Charter names president. Atlanta-based Charter Behavioral Health Systems last week named Steve Davis, 49, as its new president and chief executive officer. Davis replaces John DeStefanis, who resigned Nov. 10. Davis had been chief operating officer of provider operations at Magellan Health Services, Atlanta. Charter also promoted Vernon Westrich, 46, to COO of hospital operations. Westrich has been with Charter since 1987, most recently as senior vice president of hospital operations. Charter, a joint venture of Magellan and Crescent Operating, owns and operates 88 psychiatric hospitals in 31 states.
Clinton to nominate West as VA head. As expected, President Clinton said last week that he will nominate Army Secretary Togo West to succeed Jesse Brown as secretary of the Department of Veterans Affairs. If confirmed, West would oversee the VA's 800-facility healthcare system. Clinton said he is appointing West to serve as acting secretary until Congress reconvenes in January. Clinton's first choice to succeed Brown, Deputy VA Secretary Hershel Gober, withdrew his name in November after congressional inquiries into his private life. Gober has served as acting secretary since Brown's July 1 departure.
Association forms for hospital-sponsored MSOs. Cleveland-based consulting firm Medimetrix has launched an association for executives of hospital-sponsored management services organizations, called the MSO Collaborative. Membership is limited to executive directors, chief financial officers, medical directors and chief operating officers. The association's activities will include benchmarking and salary/compensation surveys. The association also is exploring a possible affiliation with the integrated healthcare practice society of the Englewood, Colo.-based Medical Group Management Association.
AMA challenges Aetna contracts. Upping its rhetoric against the managed-care industry, the American Medical Association, in conjunction with the Florida Medical Association, has sent a letter to Aetna U.S. Healthcare complaining its contracts with doctors contain "gag clauses," are one-sided and allow Aetna to override physician decisions about medically necessary care. The AMA, which released the letter publicly last week, said Aetna contracts are representative of the managed-care industry. An Aetna spokeswoman denied the charges, but said the HMO has modified some contracts to remove language considered objectionable.

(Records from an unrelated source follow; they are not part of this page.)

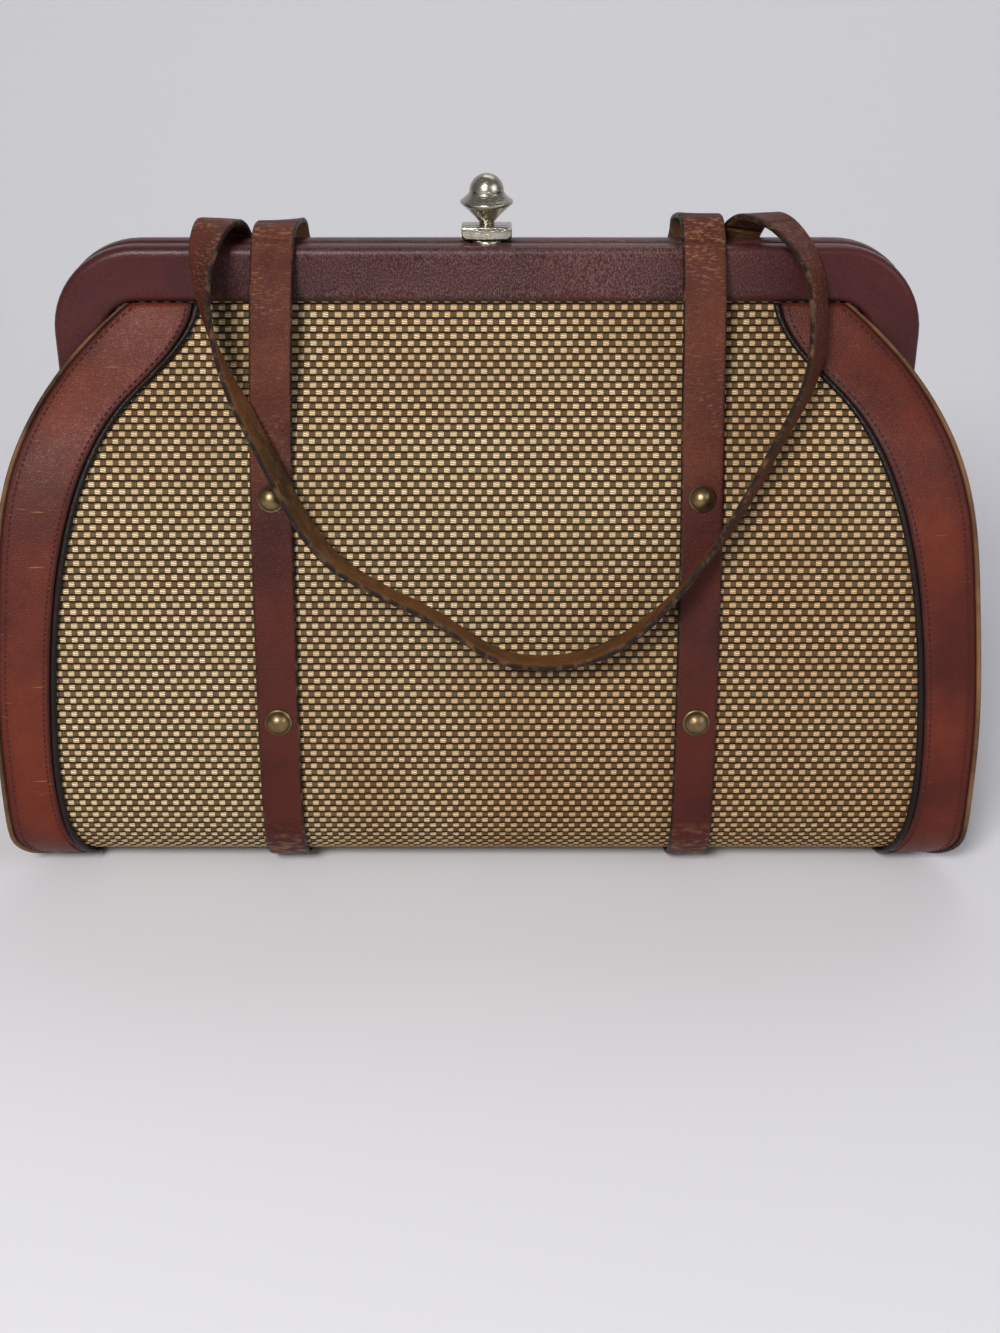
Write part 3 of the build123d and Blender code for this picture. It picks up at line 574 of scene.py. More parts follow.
def hang(piece, front, *nodes):
    """Bakes a soft piece's place into its mesh, and hides the solids that it stands for."""
    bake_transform(piece)
    if nodes:
        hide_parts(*nodes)
    return piece


def fixed(piece, body, *nodes):
    """Lets a piece ride on one body."""
    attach(piece, body)
    if nodes:
        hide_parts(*nodes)
    return piece


# %% [markdown]
# The woven cloth is one sheet from frame to frame. It is laid here in three: the front, the back, and the flat
# bottom that both run into. The weave could be bump alone, but it would look painted at the outline. So the cells
# stand up as real relief, four points to a pair of cells and three to a row, and the finish adds the strands.

# %% Woven body
STEP_ACROSS, STEPS_PER_ROW = WEAVE_PERIOD / 4, 3
LOWEST, CELL_RISE, CELL_SWING = -0.12, 0.28, 0.22
SEAM_INSET = 0.8
# The relief's slopes add to the area, and the cloth under them is this share of it
RELIEF_SHARE = 0.95
BOTTOM_GRID, BOTTOM_HALF = (60, 14), SEAM_HALF - SEAM_RADIUS
FIRST_ROW = distance_at(FRAME_UNDER - 1.0)


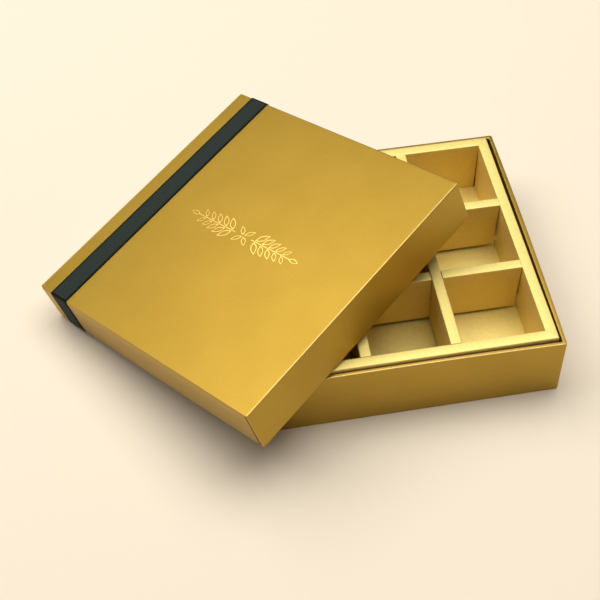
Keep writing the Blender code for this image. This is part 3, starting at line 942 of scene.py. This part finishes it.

VA adopts telemedicine services. The Department of Veterans Affairs said last week that it will use telemedicine to link its medical centers with 20 veterans counseling centers to provide primary-care services. The links will benefit high-risk groups, minorities and homeless or disabled veterans with limited healthcare access. The VA will spend $3 million on startup costs at 20 sites and an additional $1 million to expand existing primary-care programs at 10 other centers.
Respiratory-care companies to consolidate. Respironics of Pittsburgh has agreed to buy Healthdyne Technologies through a stock swap and assumption of debt valued at about $370 million. The deal is expected to close in the first quarter of 1998, subject to shareholder and regulatory approval. Both companies make a variety of respiratory-care devices. They would have combined annual revenues of about $350 million. Earlier this year, Marietta, Ga.-based Healthdyne resisted three takeover attempts by Elyria, Ohio-based Invacare Corp., whose highest bid was worth $191 million.
S&P sees strong managed-care growth potential. Managed-care organizations can expect strong growth opportunities in the next several years as more people move into managed-care products, Standard & Poor's Corp.'s CreditWeek reported recently. But the rating agency also points to potential risks. Most notably, the 1998 introduction of new "risk-based" capital guidelines developed by the National Association of Insurance Commissioners will change the way managed-care organizations' capital adequacy is viewed. Those with only minimal amounts of surplus capital will have to strengthen their financial houses.